It was only 11 months ago that Connecticut and Baylor were last preparing to meet. But in terms of how much the view of the women's game has changed at the top, it might as well have been 11 years.
At this time last season, Baylor was the huge favorite to win the title. The Lady Bears were the unstoppable force. Winning the Big 12 and a No. 1 seed were foregone conclusions. The idea of someone else winning the national championship seemed absurd. Sure, Baylor had lost to Stanford in Hawaii, but played a large amount of that game without Odyssey Sims. And could anyone really stop Brittney Griner and Baylor as they marched to a second straight title?
Meanwhile, UConn, while still outstanding and a projected No. 1 seed at the time, was not thought of with the same reverence as UConn teams of the past. The Huskies were fairly young, and Notre Dame had found the soft spot.
UConn was the chaser for a change. Baylor was the target.

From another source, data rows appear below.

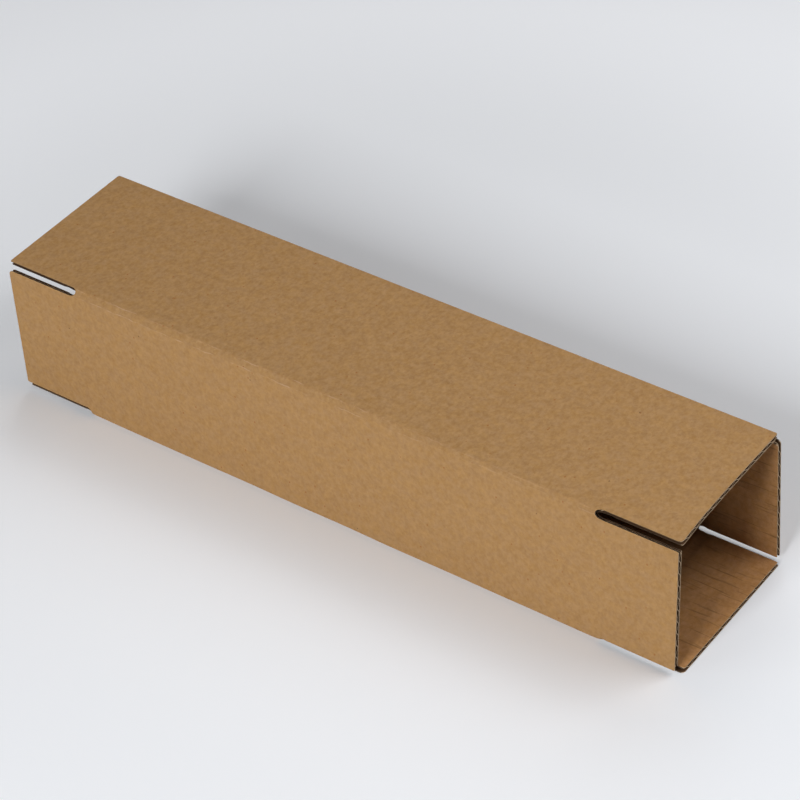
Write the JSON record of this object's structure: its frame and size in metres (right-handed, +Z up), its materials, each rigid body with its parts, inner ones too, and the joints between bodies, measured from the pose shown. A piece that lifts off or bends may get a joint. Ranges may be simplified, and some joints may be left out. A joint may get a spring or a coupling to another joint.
{
  "type": "shipping box",
  "caption": "Long narrow open-ended shipping box of folded corrugated board, lying on one side, with hinged end flaps, slotted corners and a glued lap seam along one edge.",
  "frame": {"origin": "centre of the underside, halfway between the two open ends", "axes": "+X along the length to the picture's right end, -Y out of the front wall, +Z up"},
  "size_m": [0.317, 0.074, 0.065],
  "materials": {
    "kraft_board": "matte uncoated brown kraft liner with fine fibres and small dark specks, fluted medium showing at the cut edges"
  },
  "bodies": {
    "sleeve": {"sleeve": "kraft_board"},
    "left_top_flap": {"left_top_flap": "kraft_board"},
    "left_bottom_flap": {"left_bottom_flap": "kraft_board"},
    "left_front_flap": {"left_front_flap": "kraft_board"},
    "left_back_flap": {"left_back_flap": "kraft_board"},
    "right_top_flap": {"right_top_flap": "kraft_board"},
    "right_bottom_flap": {"right_bottom_flap": "kraft_board"},
    "right_front_flap": {"right_front_flap": "kraft_board"},
    "right_back_flap": {"right_back_flap": "kraft_board"}
  },
  "joints": [
    {"name": "left_top_fold", "type": "hinge", "parent": "sleeve", "child": "left_top_flap", "pos_m": [-0.1276, 0, 0.065], "axis": [0, -1, 0], "range_deg": [-170, 90]},
    {"name": "left_bottom_fold", "type": "hinge", "parent": "sleeve", "child": "left_bottom_flap", "pos_m": [-0.1276, 0, 0], "axis": [0, 1, 0], "range_deg": [-170, 90]},
    {"name": "left_front_fold", "type": "hinge", "parent": "sleeve", "child": "left_front_flap", "pos_m": [-0.125, -0.037, 0.0325], "axis": [0, 0, -1], "range_deg": [-170, 90]},
    {"name": "left_back_fold", "type": "hinge", "parent": "sleeve", "child": "left_back_flap", "pos_m": [-0.125, 0.037, 0.03125], "axis": [0, 0, 1], "range_deg": [-170, 90]},
    {"name": "right_top_fold", "type": "hinge", "parent": "sleeve", "child": "right_top_flap", "pos_m": [0.1276, 0, 0.065], "axis": [0, 1, 0], "range_deg": [-170, 90]},
    {"name": "right_bottom_fold", "type": "hinge", "parent": "sleeve", "child": "right_bottom_flap", "pos_m": [0.1276, 0, 0], "axis": [0, -1, 0], "range_deg": [-170, 90]},
    {"name": "right_front_fold", "type": "hinge", "parent": "sleeve", "child": "right_front_flap", "pos_m": [0.125, -0.037, 0.0325], "axis": [0, 0, 1], "range_deg": [-170, 90]},
    {"name": "right_back_fold", "type": "hinge", "parent": "sleeve", "child": "right_back_flap", "pos_m": [0.125, 0.037, 0.03125], "axis": [0, 0, -1], "range_deg": [-170, 90]}
  ]
}
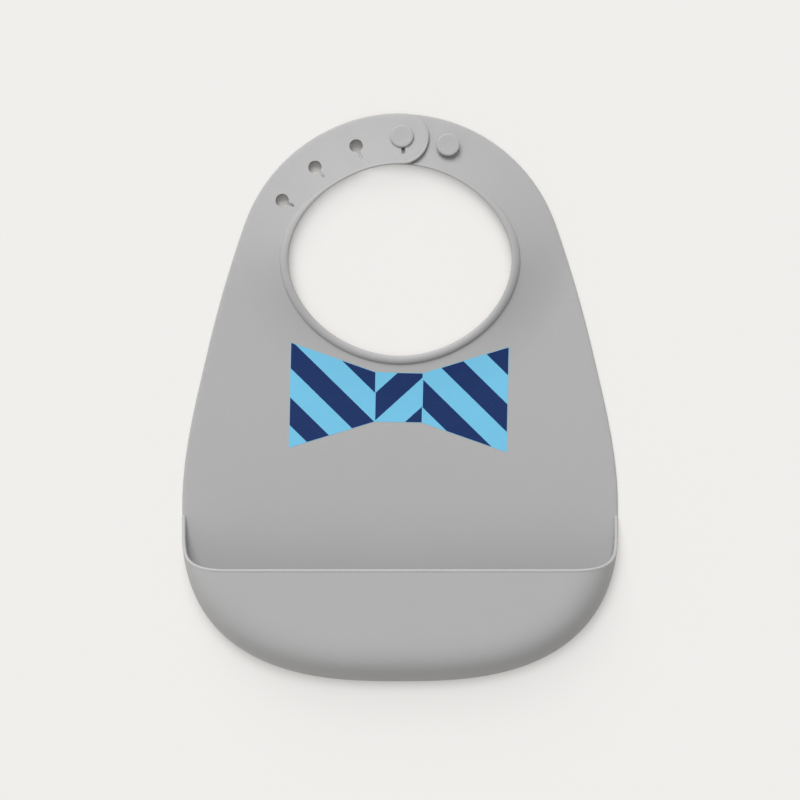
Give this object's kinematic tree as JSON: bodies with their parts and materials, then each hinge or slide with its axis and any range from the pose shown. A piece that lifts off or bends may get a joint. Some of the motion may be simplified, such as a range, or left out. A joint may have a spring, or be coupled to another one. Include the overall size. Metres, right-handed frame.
{
  "type": "silicone baby bib",
  "caption": "Soft silicone baby bib with a rounded neck opening, an adjustable keyhole-and-stud collar, a printed bow tie and a scoop pocket along its lower edge.",
  "frame": {"origin": "under the middle of the bib's outline, in the plane that its back lies on", "axes": "+Y from the pocket to the collar, +Z out of the front, +X to the right seen from the front"},
  "size_m": [0.2306, 0.2994, 0.034],
  "materials": {
    "silicone": "matte grey moulded silicone",
    "light_ink": "light blue printed ink",
    "dark_ink": "navy printed ink"
  },
  "bodies": {
    "pocket_base": {"lower_panel": "silicone", "pocket_wall": "silicone"},
    "pocket_face": {"pocket_front": "silicone", "pocket_lip": "silicone"},
    "chest": {"chest_panel": "silicone", "neck_bead": "silicone", "bow_tie_base": "light_ink", "stripe_left_1": "dark_ink", "stripe_left_2": "dark_ink", "stripe_left_3": "dark_ink", "stripe_right_1": "dark_ink", "stripe_right_2": "dark_ink", "stripe_right_3": "dark_ink", "stripe_knot_1": "dark_ink", "stripe_knot_2": "dark_ink"},
    "right_strap": {"stud_strap": "silicone", "strap_bead_right": "silicone", "stud_1": "silicone", "stud_2": "silicone"},
    "left_strap": {"keyhole_strap": "silicone", "strap_bead_left": "silicone"},
    "tab": {"keyhole_tab": "silicone"}
  },
  "joints": [
    {"name": "panel_fold", "type": "hinge", "parent": "pocket_base", "child": "chest", "pos_m": [0, -0.0517, 0.0009], "axis": [1, 0, 0], "range_deg": [-60, 105], "stiffness_Nm_per_rad": 0.01},
    {"name": "right_strap_bend", "type": "hinge", "parent": "chest", "child": "right_strap", "pos_m": [0, 0.0626, 0.0009], "axis": [1, 0, 0], "range_deg": [-75, 50], "stiffness_Nm_per_rad": 0.003},
    {"name": "left_strap_bend", "type": "hinge", "parent": "chest", "child": "left_strap", "pos_m": [0, 0.0626, 0.0009], "axis": [1, 0, 0], "range_deg": [-75, 50], "stiffness_Nm_per_rad": 0.003},
    {"name": "tab_lift", "type": "hinge", "parent": "left_strap", "child": "tab", "pos_m": [-0.0692, 0.08678, 0.0009], "axis": [0.944, -0.3298, 0], "range_deg": [0, 75], "stiffness_Nm_per_rad": 0.002, "deforming": ["stud_1"]},
    {"name": "pocket_flex", "type": "hinge", "parent": "pocket_base", "child": "pocket_face", "pos_m": [0, -0.1497, 0.0009], "axis": [1, 0, 0], "range_deg": [-12, 12], "stiffness_Nm_per_rad": 0.15, "deforming": ["pocket_wall"]}
  ],
  "couplings": [
    {"joint": "left_strap_bend", "follows": "right_strap_bend", "ratio": 1}
  ]
}
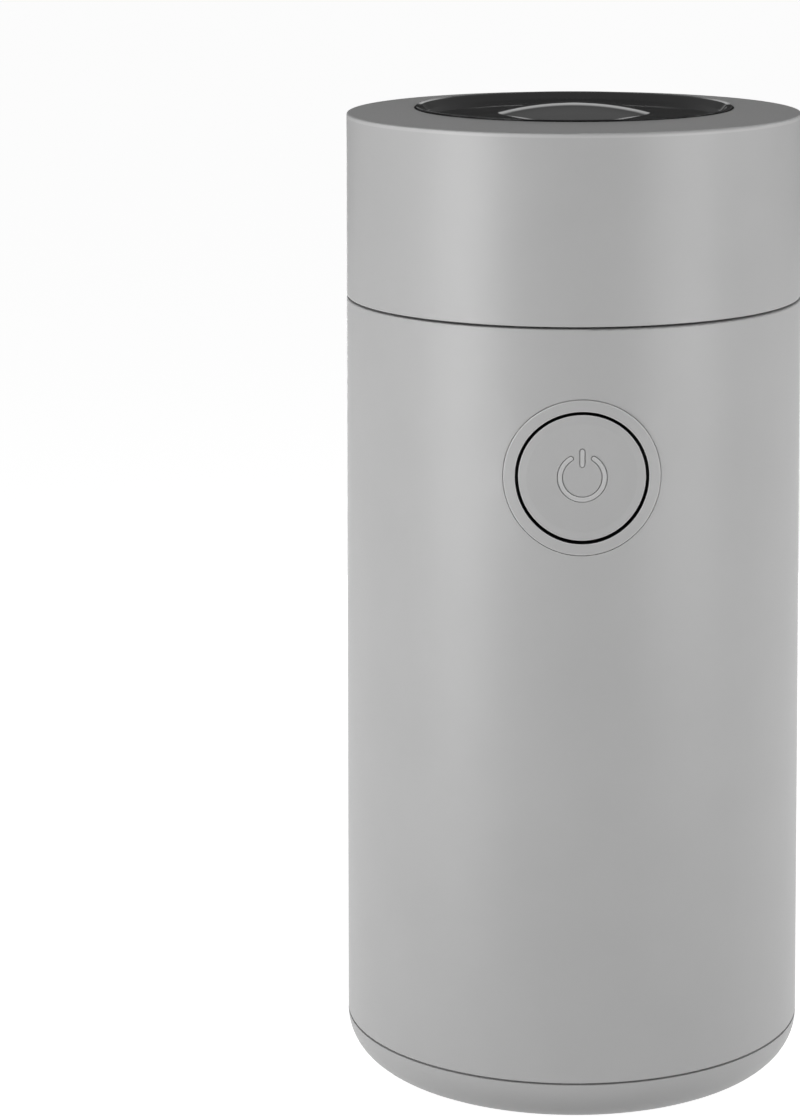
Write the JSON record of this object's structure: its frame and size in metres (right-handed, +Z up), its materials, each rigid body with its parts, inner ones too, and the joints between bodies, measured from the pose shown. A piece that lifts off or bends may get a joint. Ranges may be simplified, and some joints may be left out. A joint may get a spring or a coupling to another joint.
{
  "type": "electric spice grinder",
  "caption": "Cylindrical electric spice and coffee grinder with a lift-off lid, smoked domed window, steel bowl with a spinning blade and a round push button.",
  "frame": {"origin": "on the surface that the feet stand on, on the axis of the round housing", "axes": "+Z up along the motor axis, -Y towards the push button, +Y towards the cord inlet"},
  "size_m": [0.0894, 0.0894, 0.1901],
  "materials": {
    "body_grey": "satin grey moulding",
    "symbol_grey": "satin, slightly darker",
    "smoked_clear": "smoked clear plastic, gloss",
    "black_plastic": "matt",
    "white_plastic": "satin",
    "rubber": "matt",
    "seal_silicone": "translucent grey",
    "bowl_steel": "fine brushed",
    "bright_steel": "ground",
    "screw_steel": "zinc plated",
    "core_steel": "stacked laminations",
    "winding_copper": "enamelled copper wire",
    "commutator_copper": "turned copper",
    "bracket_metal": "die cast",
    "carbon": "graphite",
    "brass": "plain",
    "board_green": "solder resist",
    "capacitor_yellow": "moulded"
  },
  "bodies": {
    "housing": {"body_shell": "body_grey", "base_cover": "body_grey", "rubber_feet": "rubber", "base_screws": "screw_steel", "cord_gland": "rubber", "cord_clamp": "black_plastic", "cord_clamp_screws": "screw_steel", "bowl_carrier": "black_plastic", "carrier_screws": "screw_steel", "grinding_bowl": "bowl_steel", "bowl_gasket": "rubber", "shaft_seal": "rubber", "button_bezel": "body_grey", "power_switch": "black_plastic", "switch_retainers": "screw_steel", "interlock_switch": "black_plastic", "interlock_screws": "screw_steel", "stator_core": "core_steel", "field_coils": "winding_copper", "upper_bracket": "bracket_metal", "lower_bracket": "black_plastic", "top_bearing": "bright_steel", "bottom_bearing": "bright_steel", "motor_mounts": "rubber", "motor_screws": "screw_steel", "brush_holders": "black_plastic", "carbon_brushes": "carbon", "brush_springs": "bright_steel", "brush_caps": "brass", "terminal_board": "board_green", "suppressor_capacitor": "capacitor_yellow", "wire_terminal": "white_plastic", "thermal_fuse": "brass"},
    "power_button": {"button_cap": "body_grey", "power_symbol": "symbol_grey", "button_slider": "black_plastic", "button_spring": "bright_steel"},
    "power_plunger": {"power_switch_plunger": "white_plastic"},
    "rotor": {"motor_shaft": "bright_steel", "armature_core": "core_steel", "armature_windings": "winding_copper", "commutator": "commutator_copper", "cooling_fan": "black_plastic", "blade_collar": "bowl_steel", "grinding_blade": "bowl_steel", "blade_nut": "bowl_steel"},
    "lid": {"lid_shell": "body_grey", "lid_cup": "smoked_clear", "lid_inner_ring": "black_plastic", "lid_seal": "seal_silicone", "lid_screws": "screw_steel"},
    "interlock_rod": {"interlock_rod": "black_plastic", "interlock_spring": "bright_steel"},
    "interlock_plunger": {"interlock_plunger": "white_plastic"}
  },
  "joints": [
    {"name": "lid_lift", "type": "slide", "parent": "housing", "child": "lid", "axis": [0, 0, 1], "range_m": [0, 0.06]},
    {"name": "button_press", "type": "slide", "parent": "housing", "child": "power_button", "axis": [0, 1, 0], "range_m": [0, 0.002], "stiffness_N_per_m": 600, "springref_m": -0.002, "deforming": ["button_spring"]},
    {"name": "blade_spin", "type": "hinge", "parent": "housing", "child": "rotor", "pos_m": [0, 0, 0], "axis": [0, 0, 1], "continuous": true},
    {"name": "power_plunger_slide", "type": "slide", "parent": "housing", "child": "power_plunger", "axis": [0, 1, 0], "range_m": [0, 0.002]},
    {"name": "interlock_rod_slide", "type": "slide", "parent": "housing", "child": "interlock_rod", "axis": [0, 0, 1], "range_m": [0, 0.0015], "deforming": ["interlock_spring"]},
    {"name": "interlock_plunger_slide", "type": "slide", "parent": "housing", "child": "interlock_plunger", "axis": [0, 0, 1], "range_m": [0, 0.0015]}
  ],
  "couplings": [
    {"joint": "power_plunger_slide", "follows": "button_press", "ratio": 1},
    {"joint": "interlock_rod_slide", "follows": "lid_lift", "ratio": 0.025},
    {"joint": "interlock_plunger_slide", "follows": "lid_lift", "ratio": 0.025}
  ]
}
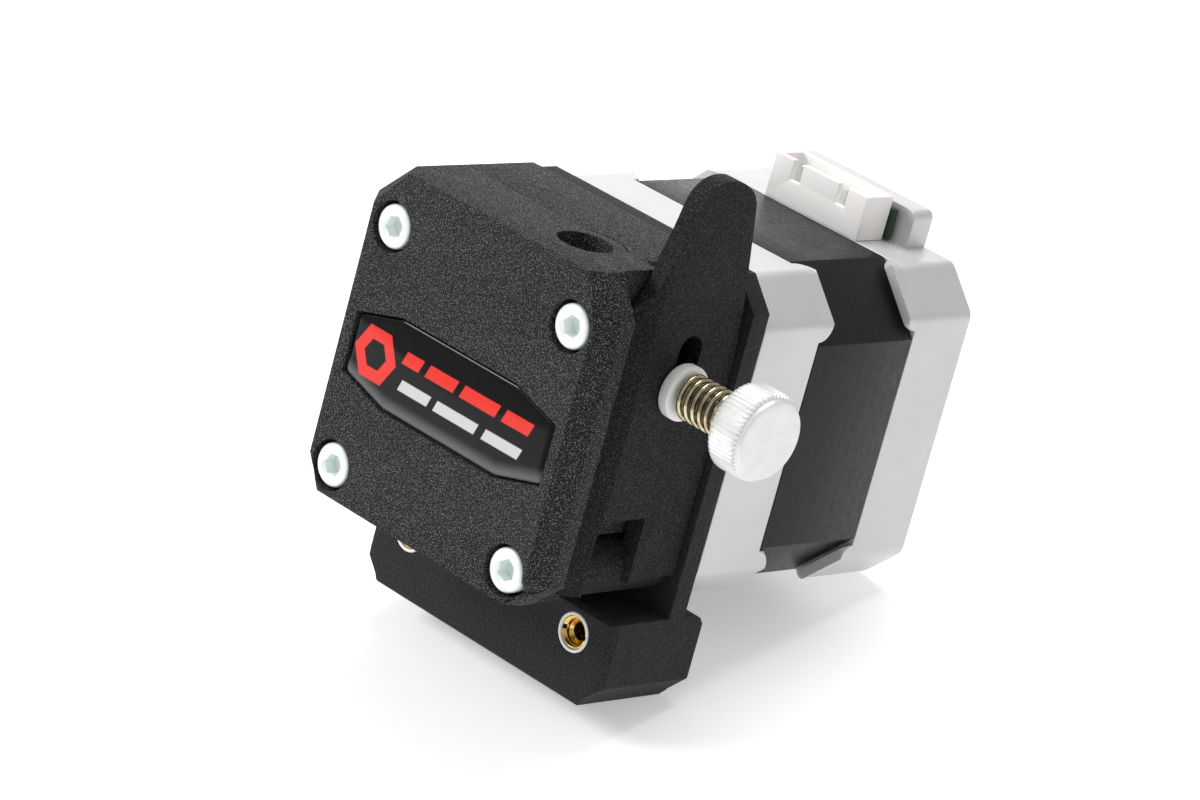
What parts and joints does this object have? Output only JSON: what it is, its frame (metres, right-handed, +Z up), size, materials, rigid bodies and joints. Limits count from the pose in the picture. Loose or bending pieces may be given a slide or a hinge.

While perhaps difficult to envision now (time has a way of altering our perception of the past), that was the mindset on Feb. 18, 2013, when last these teams met. Now the roles have reversed; Connecticut is dominating again, while Baylor is a top-10 program, still in a fight to win a conference title, with hopes -- but no guarantee -- of a top seed.
Last year's game had a similar feel to Monday's -- a highly anticipated tournament-type preview between two of the best, a chance to witness more talent than most games provide. And the game played out that way. UConn was more than competitive on its home floor. The Huskies even had a seven-point lead early in the second half. But true to form, Baylor was just too good. Griner dominated at the key moments of the second half. When the horn sounded, the Lady Bears had confirmed -- with a 76-70 win, their 65th in 66 games -- that they were the undisputed top team in the game. The No. 1 overall seed belonged to them and it didn't appear that anyone would be good enough in the NCAA tournament to dethrone Baylor (if the Huskies couldn't do it in Hartford, Conn., then who could?).
Of course, that all changed on the fateful Sunday evening last March when Louisville answered the question that didn't seem to have an answer -- who could possibly beat Baylor? The Cardinals & And as it turns out, that upset was the first step in establishing where we are today.
The Huskies once again are the no-brainer overall No. 1 seed, the unquestioned favorite to repeat as champions, the team for which there doesn't appear to be an answer. Baylor is a good team, playing on its home floor with a puncher's chance, but also a decided underdog. With the schedule as it is in the American Athletic Conference, other than two, maybe three games with Louisville, this is the last time the Huskies will even break a sweat until late March.
The road to Nashville doesn't feel a whole lot different from the road to New Orleans, but the lead dog (or bear) is different, and Monday's matchup is the prime example of that change.
If this edition of the Lady Bears hopes for a No. 1 seed this year, a win Monday would go a long way. Baylor is currently No. 7 overall on the S-curve. Without upsetting UConn, a top seed likely won't happen. That would require virtually running the table in the Big 12 and getting some help along the way. That help would partially come from these very same Huskies. Baylor would need UConn to also beat Louisville each time those teams meet to push the Cardinals down the list. Duke would likely need to do the same to Maryland and/or Notre Dame in the ACC.